The third, then, is the run-in. That’s where everything ratchets up.
And games like this will still dictate whether Liverpool get that far, because they have very definitely entered the second stage now.
They are at the point where every game is a challenge rather than an opportunity. Like this against Leicester. A fixture that in the freewheeling first half of the season would have seemed a winnable match against an inconsistent mid-table team now seems an awkward encounter with one of the Premier League’s top-half teams, where the qualities of their better players feel all the more dangerous.
It was in that context Jurgen Klopp made such a point of mentioning Jamie Vardy’s record against Liverpool, making Virgil van Dijk’s availability all the more important (/sport/football/premier-league/liverpool-virgil-van-dijk-mohamed-salah-table-manchester-city-title-race-epl-a8720216.html). It was indeed Vardy’s goals against Liverpool at around this point in the 2015-16 season that really consolidated the belief that Leicester could see it through.
“Jamie’s best one against us was the one at Leicester the year they were champions,” Klopp said. “He’s a fantastic player.”
That supremely professional 2-0 win was also notable because it came after another decision that helped emphasise the separation of these stages: a rare mid-season break.
So many at Leicester cite the week off that Claudio Ranieri gave them – just after what could have been a morale-sapping late 2-1 defeat to Arsenal – as key to fortifying the side for the run-in.
“It worked out perfectly,” Vardy said at the end of the season. “The gaffer gave us a week off to completely forget about everything and recharge the batteries. We all ventured off, quite a few of us went to Dubai together as a team, and I think that moment, for him to even think about doing that, showed what he’d thought of us as a team and how much work we’d already put in, so to get those batteries recharged for that week and come back fighting stronger was a massive part.
“It was a great idea.”
Many spoke of how it made them forget about the defeat to Arsenal, and all the pressure of where they were, and settled them into the right frame of mind.

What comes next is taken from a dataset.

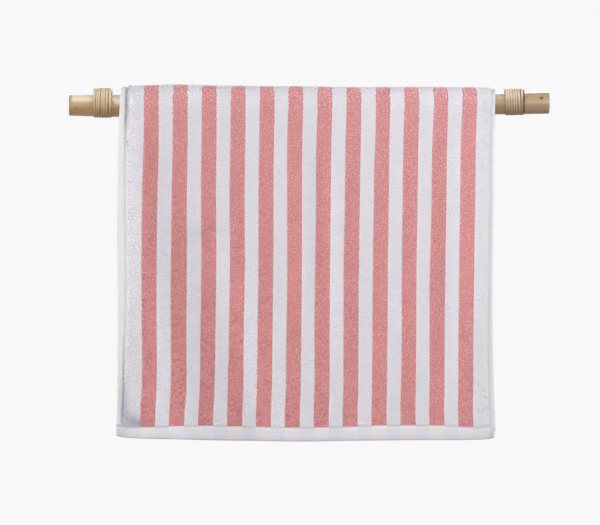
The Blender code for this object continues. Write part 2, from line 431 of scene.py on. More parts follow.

Liverpool similarly went to Dubai this week, although for an organised team break, that gave Klopp a rare chance to do real training-ground work.
“Game-train-game-train is the best of course but having a proper week for football training is really what a manager wants to have,” the German said on Tuesday. “We don’t have that often enough in modern football, that’s the truth. We have pre-season and then three or four weeks over the year when you have a full week to train and not only to recover and prepare for the next opponent.”
And there was the kicker.
“There you can be outside more so it was good for the body and good for the soul.”
It was certainly good for Leicester. They came back from Dubai and, with everyone now treating them like title challengers, responded like champions. They got through the grind that the second stage of a race is, and their results reflected that with numerous 1-0 wins.
“Basically, it was crunch time,” Wes Morgan says in Jonathan Northcroft’s book ‘Fearless’. “There was more and more focus on: ‘Right are they going to slip up? Is this the game where they slip up?’ We didn’t listen. 1-0s are the best. 1-0: it really sticks the fingers up to the opposition a little bit.”
“We had five or six games where we proper grinded it out and that was great,” Kasper Schmeichel added.
This Liverpool have much more variety to their game than that Leicester side, and have proven they can prevail through narrow games, but they have not yet proven they can come through this second stage of a challenge.
“We must enjoy the ride,” Klopp told the BBC, with a caveat. “But it’s intense.”
And set to get more intense still. Leicester could tell them that, and their meeting could prove telling.